Pourtant il ne faudrait pas rater toutes les opportunités… Dans un monde que l’on a contraint à tout penser en terme de TERRORISME…

L’aspect positif de la situation est néanmoins le changement du contexte géopolitique international, si pendant plus de trente ans tous nos efforts paraissaient se retourner contre nous, la situation est en train de changer et partout elle se retourne contre les Etats-Unis et leurs alliés, si nous sommes en capacité d’imposer la paix – l’attitude des Chinois est une des meilleures garanties dans ce domaine- il peut y avoir une accélération telle qu’elle empêchera de plus en plus les guerres par procuration.

Mais cela suppose une autre perception des enjeux et de ce point de vue je suis de plus en plus pessimiste sur la vision dominante en France, l’absence de fait de l’influence politique d’un parti communiste, le goût des leurres, l’art de se jeter dans tout ce qui est secondaire avec la meilleure volonté du monde.

Et pourtant à ces accès de pessimisme succède le sentiment de vivre dans un réseau invisible dans lequel des rencontres, des propos témoignent de la compréhension instinctive de solutions d’une grande simplicité. Comme quand Hamid m’a déclaré : ne te fais pas de souci entre les Palestiniens et les Israéliens tout s’arrangera si on vire les Américains. Ça c’est arrangé pendant des siècles, il n’y a pas de raison pour que cela ne continue pas.

Les expériences se multiplient sans doute parce que je les guette. Je voudrais pour terminer ce constat aboutir à la description de ce qui s’est passé lors d’une conférence qui a eu lieu à Marseille, autour d’un femme très sympathique et aussi courageuse que talentueuse qui est Pinar Selek, et qui était invitée à la librairie des éditions des femmes dans le 7e arrondissement à Marseille.

Pinar Selek est née en 1971 à Istanbul, elle est sociologue, féministe et pacifiste, un tantinet anarchiste. Elle a orienté ses travaux sur les minorités et les exclus de la société turque. Elle a été accusée à tort d’un attentat en sympathie avec les Kurdes et les Arméniens et sa vie est encore aujourd’hui gouvernée par cette accusation sans preuve pour laquelle elle a déjà été torturée et fait de la prison.

Franchement Pinar est l’individu le plus généreux, le plus chaleureux qui se puisse imaginer et nous nous sommes juré en nous quittant devant le rideau fermé de la librairie l’amitié éternelle de deux femmes qui ont eu le don de se retrouver prises dans des répressions imbéciles, ne supportant pas l’autoritarisme et le pouvoir… Dans la salle il y a avait bon nombre de gens de la culture marseillaise, ceux avec qui jadis j’ai mené des combats pour la démocratisation et l’excellence de la dite culture…

Oui mais cela étant dit je ne pouvais pas adhérer ni à leur vision du monde ni à celle de Pinar…

En tant que sociologue, le collectif et ses rites populaires, étaient l’ennemi auquel on attribuait “le pénis étatique” pour former des tas de petits pénis dont la vocation était de rendre la vie impossible aux femmes, aux homosexuels et aux minorités en général.

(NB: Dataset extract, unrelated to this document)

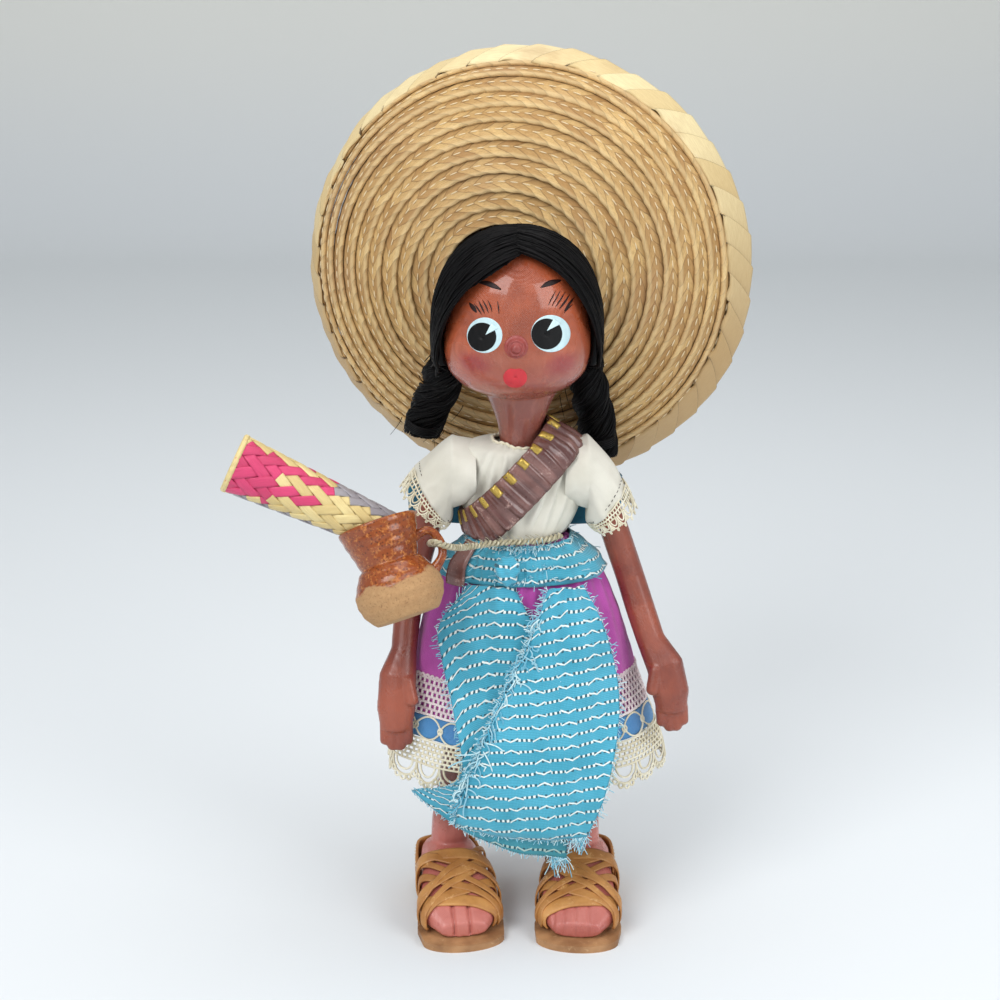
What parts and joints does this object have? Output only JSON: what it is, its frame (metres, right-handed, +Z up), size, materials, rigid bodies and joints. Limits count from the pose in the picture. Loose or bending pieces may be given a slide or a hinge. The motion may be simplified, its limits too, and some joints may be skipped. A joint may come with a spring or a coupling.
{
  "type": "folk cloth doll",
  "caption": "Painted cloth folk doll in sandals with a braided-palm sombrero on its back, a woven shawl, a cartridge belt, a clay jug hung from twine and a rolled palm mat.",
  "frame": {"origin": "centre of the bounding box at the ground under the sandals", "axes": "+Z up; -Y is where the doll looks, so its right hand is at -X"},
  "size_m": [0.1784, 0.113, 0.3024],
  "materials": {
    "cloth_skin": "painted cloth, varnished",
    "hair": "black yarn",
    "muslin": "plain weave",
    "magenta_cloth": "plain weave",
    "cotton_lace": "crochet and lace",
    "satin_ribbon": "openwork ribbon",
    "woven_blue": "hand-woven stripes",
    "teal_cloth": "plain weave",
    "leather_belt": "glossy, ribbed",
    "twine": "two-ply",
    "clay": "glazed neck and belly, bare base",
    "palm_mat": "plaited palm",
    "palm_straw": "sewn palm braid",
    "leather": "tan straps",
    "sole_leather": "rough cut",
    "wire": "drawn",
    "wood_peg": "sanded"
  },
  "bodies": {
    "doll": {"torso": "cloth_skin", "head": "cloth_skin", "leg_right": "cloth_skin", "leg_left": "cloth_skin", "hair_cap": "hair", "plait_right": "hair", "plait_left": "hair", "blouse": "muslin", "crochet_band": "cotton_lace", "hem_lace": "cotton_lace", "skirt": "magenta_cloth", "skirt_ribbon": "satin_ribbon", "shawl_waist": "woven_blue", "shawl_knot": "woven_blue", "shawl_back_panel": "woven_blue", "shawl_front_panel": "woven_blue", "back_cloth": "teal_cloth", "cartridge_belt": "leather_belt", "waist_twine": "twine", "hat_brim": "palm_straw", "hat_binding": "palm_straw", "hat_crown": "palm_straw", "sandal_straps_right": "leather", "sandal_straps_left": "leather", "heel_band_right": "leather", "heel_band_left": "leather", "sandal_sole_right": "sole_leather", "sandal_sole_left": "sole_leather", "shoulder_wire": "wire", "neck_peg": "wood_peg", "hip_peg_right": "wood_peg", "hip_peg_left": "wood_peg"},
    "right_arm": {"arm_right": "cloth_skin", "sleeve_right": "muslin", "sleeve_lace_right": "cotton_lace"},
    "left_arm": {"arm_left": "cloth_skin", "sleeve_left": "muslin", "sleeve_lace_left": "cotton_lace"},
    "jug": {"jug": "clay"},
    "roll": {"palm_roll": "palm_mat"}
  },
  "joints": [
    {"name": "right_shoulder", "type": "hinge", "parent": "doll", "child": "right_arm", "pos_m": [-0.01801, -0.00498, 0.164], "axis": [-1, 0, 0], "range_deg": [0, 12]},
    {"name": "left_shoulder", "type": "hinge", "parent": "doll", "child": "left_arm", "pos_m": [0.03519, -0.00498, 0.164], "axis": [-1, 0, 0], "range_deg": [-10, 90]},
    {"name": "jug_swing", "type": "hinge", "parent": "doll", "child": "jug", "pos_m": [-0.02266, -0.03561, 0.14911], "axis": [0, 0.9178, -0.3971], "range_deg": [0, 25]},
    {"name": "roll_pull", "type": "slide", "parent": "jug", "child": "roll", "axis": [-0.9018, 0, 0.4321], "range_m": [0, 0.02]}
  ]
}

Je n’ai pu m’empêcher de lui faire remarquer que le collectif n’était pas qu’oppression mais aussi émancipation. Marx montre à quel point le passage par l’usine des femmes et des enfants est terrible mais il est aussi libération. Que si au lieu de partir de l’institution militaire, on saisissait la condition féminine dans les ateliers de confection et même à partir de la paysannerie on pourrait voir d’autres effets y compris au cœur de la pire des aliénations. Comme dans le film finlandais dont j’ai fait récemment la critique “les feuilles mortes”.

Pinar avec un grand et lumineux sourire m’a répondu qu’elle ne s’estimait pas sociologue, ça aussi c’est à la fois vrai et un art de s’émanciper des contraintes pour ne plus que revendiquer la sensibilité et une certaine conception de la “justice” qui ne s’encombre plus de politique.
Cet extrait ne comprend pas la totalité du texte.